Oysaki Türkiye söz konusu bağımsızlık dönemecini ilk defa yaşamadı. Türkiye, tarihinde birkaç kez, “hangi kampta” olması gerektiğine dair makas değişiklikleri yaşadı. Cumhuriyet öncesinde Almanlar ve İngilizler vardı. Sonra bunlara Amerikanlar eklendi ve hepsinin de sonuna “mandacılık” eki getirildi.
İlk “hayalci” bağımsızlık dönemeci Kurtuluş Savaşı’ndaydı. Türkiye’nin kurtuluşu da kuruluşu da hassas bir dengede bağımsızlık arayışıyla mümkün olmuştu. Doğru düzgün bir sanayisi, insan kaynağı, parası ve kadroları olmayan bir ülke neyine, hangi gücüne güvenerek bağımsızlık yolunu seçiyordu ki?
Türkiye 1947 yılında IMF’ye girdi. Sonrasında da NATO’ya. Bu da bir “bağımsızlık dönemeci”ydi. Türkiye’yi yönetenler ve artık sermaye sınıfı, IMF’nin kaynakları olmadan büyüyemeyeceklerini düşünüyorlardı. Herhalde önceki 25 senede açılan fabrikalar, yetiştirilen kadrolar, eğitilen iş gücü de IMF’nin yokluğunda yok hükmündeydi?
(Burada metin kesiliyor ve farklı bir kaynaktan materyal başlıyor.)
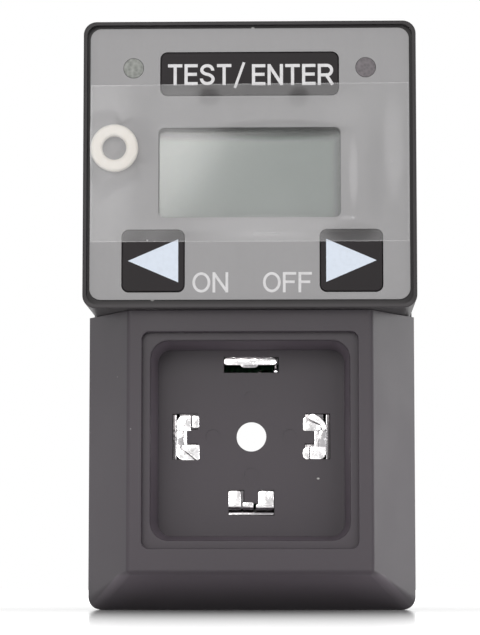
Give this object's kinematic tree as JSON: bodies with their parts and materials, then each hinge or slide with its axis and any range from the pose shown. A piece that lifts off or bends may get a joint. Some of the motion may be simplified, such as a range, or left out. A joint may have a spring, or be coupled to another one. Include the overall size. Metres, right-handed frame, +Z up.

Aslında, Türkiye’nin bağımsızlığının altını oyan, “Türkiye NATO’ya ve parasına muhtaçtır” ezberini dolaşıma sokan, “Cumhuriyet kadar eski” olmakla övünen Koç gibi sermayedarlardan başkası değildi.
Türkiye büyüdü serpildi… Ve aradan geçen onlarca yıldan sonra Türkiye’yi bağımsız olmaktan alıkoyanın ne olduğunu anlamak gerçekten mümkün değil.
Çünkü “Türkiye NATO’dan çıkar mı” dendikçe NATO normalleşti. Çünkü “Türkiye IMF ile anlaşır mı” dendikçe IMF’siz bir IMF anlaşması yürürlüğüne sokuldu. İkisi birbirinden bağımsız değildi.
Demek ki NATO’dan çıkmak ekonomik bağımsızlığı nasıl kuracağınızla da ilgili bir mesele. Hatta öncelikle böyle bir mesele. “Türkiye’nin güvenliği” diye bahsedilen şeyin en büyük tehdidi, F-35’lerden önce, aldığı almak zorunda olduğu kredilerde.
Bu bizi Türkiye’nin üçüncü bağımsızlık dönemecine götürüyor. Türkiye’de devletçi, planlı ve sosyalist bir ekonomi inşa etmeden NATO’dan çıkış yok. NATO’dan çıkmadan da böyle bir düzeni inşa etmenin olanağı yok.
Türkiye, bir kez daha, en kadim sorunlarının ancak düzen değişikliğiyle çözülebileceği bir dönemeci çağırıyor.
Komünizm Türkiye’ye böyle bir bağımsızlığı getirebilecek tek siyasi hareket olarak bir kez daha ayrışıyor.